## WHAT TO DO
Can you reproduce the data beneath, keeping every line exact?

=======

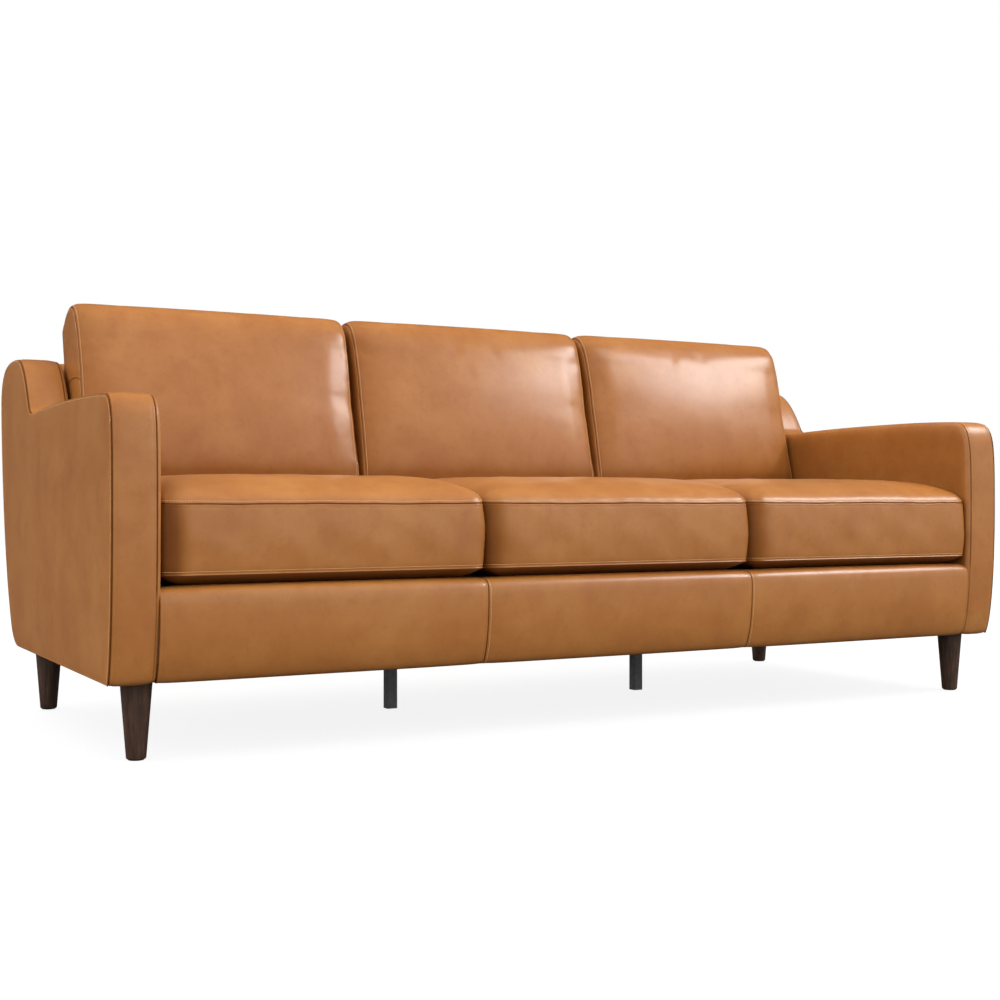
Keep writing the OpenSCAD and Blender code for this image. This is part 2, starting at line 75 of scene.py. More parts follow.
# Width of the band's edge that turns onto the arm's inner side, and swell of the arm's padding
WRAP = 8.0
ARM_SWELL = 2.0
PANEL_EDGES = [-BACK_SEAM_X, -RAIL_SEAM_X, RAIL_SEAM_X, BACK_SEAM_X]
THREE = ("left", "middle", "right")
SEAT_TOP = corners("seat_cover_middle")[1][2]

# Depth of a surface's rows from a seam, and how far each row stands off the surface
EDGE_ROWS = np.array([0.0, 0.5, 1.2, 2.4, 4.2, 5.6, 7.0, 9.5, 14.0, 21.0])
EDGE_RISE = np.array([-2.2, -0.9, -0.25, 0.0, -0.05, -0.4, -0.1, 0.1, 0.2, 0.25])
STITCH_ROW = 5
# Distance that stands for no seam near by, and the row spacing of large tight panels
FAR = 1e3
PANEL_STEP = 13.0


# Curves and grids -----------------------------------------


def bezier(a, b, c, d, n=24):
    """Points along a cubic curve, without its last point."""
    t = (np.arange(n) / n)[:, None]
    a, b, c, d = (np.array(p, float) for p in (a, b, c, d))
    return (1 - t) ** 3 * a + 3 * (1 - t) ** 2 * t * b + 3 * (1 - t) * t * t * c + t**3 * d


def chain(*parts):
    """Several runs of points as one line."""
    return np.vstack([np.atleast_2d(np.array(p, float)) for p in parts])


def lengths(line):
    """Distance along a line at each of its points."""
    steps = np.linalg.norm(np.diff(line, axis=0), axis=1)
    return np.concatenate([[0], np.cumsum(steps)])


def along(line, where):
    """Points at given shares, from 0 to 1, of a line's length."""
    run = lengths(line)
    where = np.asarray(where) * run[-1]
    return np.stack([np.interp(where, run, column) for column in line.T], axis=-1)


def evenly(line, step):
    """The line's points again, about a step apart."""
    count = max(2, int(round(lengths(line)[-1] / step)) + 1)
    return along(line, np.linspace(0, 1, count))


def outward(line):
    """Unit normals on the left of a clockwise depth and height line, which point out of it."""
    way = np.gradient(line, axis=0)
    way /= np.linalg.norm(way, axis=1)[:, None]
    return np.stack([-way[:, 1], way[:, 0]], axis=1)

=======

## OUTPUT OF THE TASK
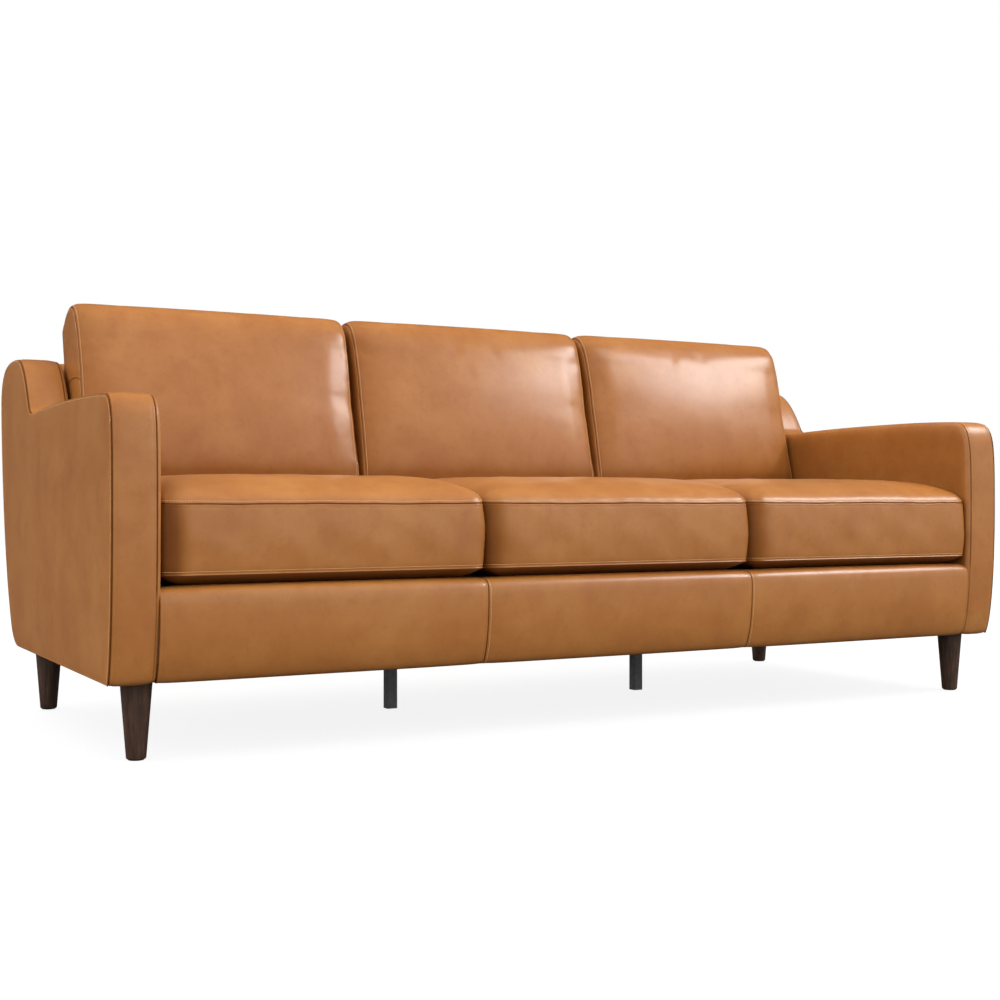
Keep writing the OpenSCAD and Blender code for this image. This is part 2, starting at line 75 of scene.py. More parts follow.
# Width of the band's edge that turns onto the arm's inner side, and swell of the arm's padding
WRAP = 8.0
ARM_SWELL = 2.0
PANEL_EDGES = [-BACK_SEAM_X, -RAIL_SEAM_X, RAIL_SEAM_X, BACK_SEAM_X]
THREE = ("left", "middle", "right")
SEAT_TOP = corners("seat_cover_middle")[1][2]

# Depth of a surface's rows from a seam, and how far each row stands off the surface
EDGE_ROWS = np.array([0.0, 0.5, 1.2, 2.4, 4.2, 5.6, 7.0, 9.5, 14.0, 21.0])
EDGE_RISE = np.array([-2.2, -0.9, -0.25, 0.0, -0.05, -0.4, -0.1, 0.1, 0.2, 0.25])
STITCH_ROW = 5
# Distance that stands for no seam near by, and the row spacing of large tight panels
FAR = 1e3
PANEL_STEP = 13.0


# Curves and grids -----------------------------------------


def bezier(a, b, c, d, n=24):
    """Points along a cubic curve, without its last point."""
    t = (np.arange(n) / n)[:, None]
    a, b, c, d = (np.array(p, float) for p in (a, b, c, d))
    return (1 - t) ** 3 * a + 3 * (1 - t) ** 2 * t * b + 3 * (1 - t) * t * t * c + t**3 * d


def chain(*parts):
    """Several runs of points as one line."""
    return np.vstack([np.atleast_2d(np.array(p, float)) for p in parts])


def lengths(line):
    """Distance along a line at each of its points."""
    steps = np.linalg.norm(np.diff(line, axis=0), axis=1)
    return np.concatenate([[0], np.cumsum(steps)])


def along(line, where):
    """Points at given shares, from 0 to 1, of a line's length."""
    run = lengths(line)
    where = np.asarray(where) * run[-1]
    return np.stack([np.interp(where, run, column) for column in line.T], axis=-1)


def evenly(line, step):
    """The line's points again, about a step apart."""
    count = max(2, int(round(lengths(line)[-1] / step)) + 1)
    return along(line, np.linspace(0, 1, count))


def outward(line):
    """Unit normals on the left of a clockwise depth and height line, which point out of it."""
    way = np.gradient(line, axis=0)
    way /= np.linalg.norm(way, axis=1)[:, None]
    return np.stack([-way[:, 1], way[:, 0]], axis=1)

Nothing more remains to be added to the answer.